I personally don’t mind working in whatever language, as long as the people I work with create readable and tested code, not drown themselves in some stupid design patterns and complexity that they have read from some random books, or try to abstract things that will never need abstraction in the lifetime of the project. Sadly no language is protected from such things in this regard, so it’s more important IMO to pick a company and a team you enjoy working with.
D4no0
I was also trying to learn scala professionally about half a year ago after not being able to find an elixir job for long.
I made a few conclusions about the language for myself:
- It has features of FP mixed with features from OOP and imperative, which makes codebases a mess, I like functional languages because they have less complex features, not the other way around;
- because of so many features, the ecosystem is fractured into lots of philosophies/frameworks/libraries that all do things in different ways, one worse than the other;
- the standard language constructs are designed as an afterthought. Take for example what they call monads and how they are implemented like some kind of list interfaces under the hood, the way you chain them with what they call a
forloop is just horrible design that has no reason to be like that.
At this point I would rather pick kotlin, as it is more focused and has a clear goal on what it tries to achieve, while scala tries to do a lot of things and none of them that well.
I would recommend to try out clojure instead, I’ve heard many great things about the language and the revolving ecosystem.
murrgelb
I’ve developed in many functional languages professionally, from various lisps to Haskell, Scala, F# and they differ.
Languages like Haskell and Scala that emphasize development with types are entirely different from most dynamically typed languages.
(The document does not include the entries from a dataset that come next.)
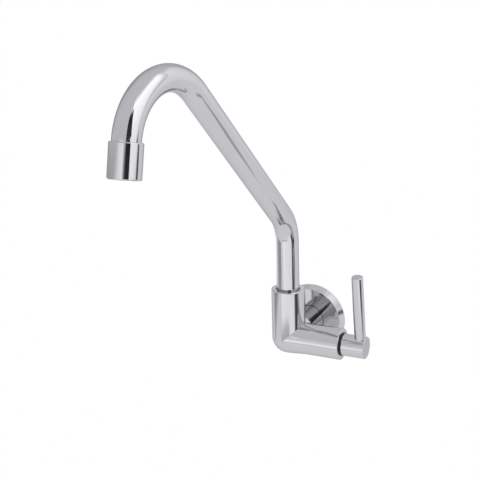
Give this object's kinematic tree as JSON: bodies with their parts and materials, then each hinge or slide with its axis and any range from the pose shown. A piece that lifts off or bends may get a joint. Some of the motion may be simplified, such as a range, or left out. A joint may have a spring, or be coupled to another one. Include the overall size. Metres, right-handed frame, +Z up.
{
  "type": "wall faucet",
  "caption": "Chromed wall faucet with a swivelling gooseneck spout over a short riser, a side lever valve on a horizontal arm, and a round wall flange.",
  "frame": {"origin": "on the inlet axis, in the plane of the wall", "axes": "+Y along the inlet, into the wall; +X towards the lever; +Z up"},
  "size_m": [0.1166, 0.3117, 0.3112],
  "materials": {
    "chrome": "polished chrome plate on brass",
    "brass": "machined",
    "steel": "stainless, machined",
    "rubber": "moulded seal rubber",
    "black_plastic": "moulded acetal, satin",
    "white_plastic": "moulded acetal",
    "ceramic": "lapped alumina"
  },
  "bodies": {
    "tap_body": {"body": "chrome", "inlet_nipple": "brass", "inlet_washer": "rubber", "wall_flange": "chrome", "flange_washer": "rubber", "spout_retaining_screw": "steel", "spout_wiper_ring": "rubber", "headwork_body": "brass", "headwork_o_ring": "rubber", "disc_seal": "rubber", "ceramic_disc_fixed": "ceramic", "handle_glide_ring": "black_plastic"},
    "spout": {"spout_tube": "chrome", "spout_end_bush": "brass", "spout_o_rings": "rubber", "outlet_adapter": "brass", "aerator_housing": "chrome", "aerator_washer": "rubber", "aerator_strainer": "steel", "aerator_insert": "white_plastic", "aerator_flow_disc": "white_plastic", "aerator_outlet_mesh": "white_plastic"},
    "handle": {"handle_hub": "chrome", "lever_pin": "chrome", "handle_set_screw": "steel", "spline_insert": "brass", "spindle": "brass", "spindle_clip": "steel", "spindle_o_rings": "rubber", "ceramic_disc_moving": "ceramic"}
  },
  "joints": [
    {"name": "spout_swivel", "type": "hinge", "parent": "tap_body", "child": "spout", "pos_m": [-0.0015, -0.0582, 0.034], "axis": [0, 0, 1], "range_deg": [-88.8, 101.2]},
    {"name": "handle_turn", "type": "hinge", "parent": "tap_body", "child": "handle", "pos_m": [-0.0015, -0.0582, 0], "axis": [1, 0, 0], "range_deg": [0, 90]}
  ]
}
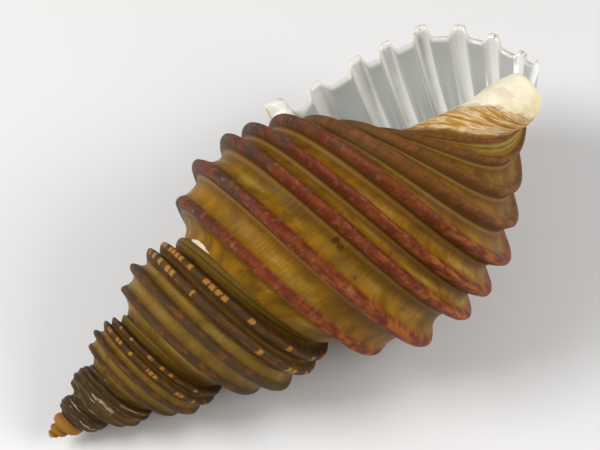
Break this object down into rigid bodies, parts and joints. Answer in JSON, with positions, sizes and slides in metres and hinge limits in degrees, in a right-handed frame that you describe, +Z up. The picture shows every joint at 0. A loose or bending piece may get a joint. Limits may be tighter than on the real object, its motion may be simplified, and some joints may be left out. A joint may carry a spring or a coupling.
{
  "type": "sea snail shell",
  "caption": "Tall spired right-handed sea snail shell with strong spiral cords, lying on its side with the toothed aperture open.",
  "frame": {"origin": "centre of the bounding box's bottom, on the ground plane that the worn resting spots touch", "axes": "+X along the shell towards the siphonal canal, the pointed end of the spire at -X; +Z up; the aperture opens to the +Y side and upward"},
  "size_m": [0.0966, 0.0528, 0.0442],
  "materials": {
    "shell_brown": "glossy brown outer skin with red-brown cords; white porcelain-like inside"
  },
  "bodies": {
    "root": {"shell": "shell_brown"}
  },
  "joints": []
}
You have to at least get a basic understanding of monads, type classes (implicits) and type systems (which isn’t impossible). This implies a steep learning curve in both, methodology, as well as syntax. To top it all, Scala has one of the most versatile type systems I worked with.
That said, the struggle you are feeling is expected, but the understanding and insights you’ll get are valuable and this will even improve your coding in Elixir. I recommend to get used to it and enjoy the insights into different concepts of software development. Even if it hurts.